**Required work:** Return the full listing exactly as it is written.

........

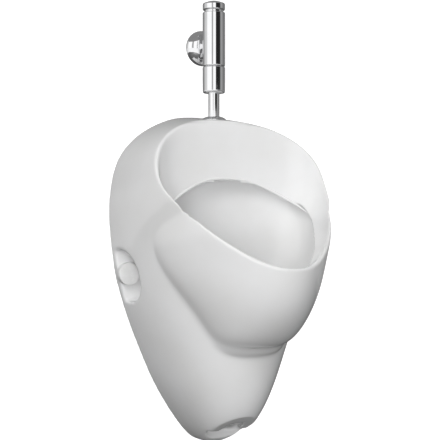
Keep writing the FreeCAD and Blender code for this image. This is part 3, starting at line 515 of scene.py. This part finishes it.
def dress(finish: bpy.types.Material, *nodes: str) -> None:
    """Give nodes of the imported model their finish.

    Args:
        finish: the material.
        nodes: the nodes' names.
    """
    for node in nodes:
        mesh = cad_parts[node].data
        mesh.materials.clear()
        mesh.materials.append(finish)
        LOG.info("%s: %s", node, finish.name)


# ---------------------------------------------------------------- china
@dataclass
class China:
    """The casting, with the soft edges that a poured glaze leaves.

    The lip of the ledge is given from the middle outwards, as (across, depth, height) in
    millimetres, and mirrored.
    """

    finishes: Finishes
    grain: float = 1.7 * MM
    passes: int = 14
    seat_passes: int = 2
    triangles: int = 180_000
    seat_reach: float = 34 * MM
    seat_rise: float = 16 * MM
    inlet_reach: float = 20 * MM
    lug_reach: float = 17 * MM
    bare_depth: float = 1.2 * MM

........

**Exercise output:**
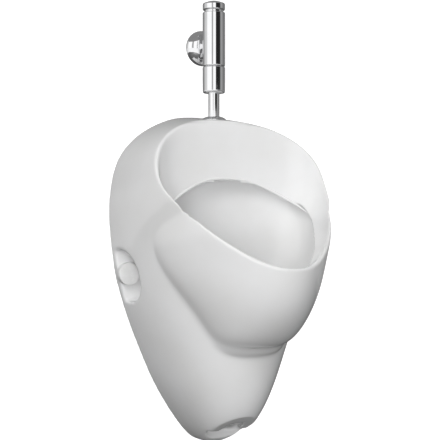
Keep writing the FreeCAD and Blender code for this image. This is part 3, starting at line 515 of scene.py. This part finishes it.
def dress(finish: bpy.types.Material, *nodes: str) -> None:
    """Give nodes of the imported model their finish.

    Args:
        finish: the material.
        nodes: the nodes' names.
    """
    for node in nodes:
        mesh = cad_parts[node].data
        mesh.materials.clear()
        mesh.materials.append(finish)
        LOG.info("%s: %s", node, finish.name)


# ---------------------------------------------------------------- china
@dataclass
class China:
    """The casting, with the soft edges that a poured glaze leaves.

    The lip of the ledge is given from the middle outwards, as (across, depth, height) in
    millimetres, and mirrored.
    """

    finishes: Finishes
    grain: float = 1.7 * MM
    passes: int = 14
    seat_passes: int = 2
    triangles: int = 180_000
    seat_reach: float = 34 * MM
    seat_rise: float = 16 * MM
    inlet_reach: float = 20 * MM
    lug_reach: float = 17 * MM
    bare_depth: float = 1.2 * MM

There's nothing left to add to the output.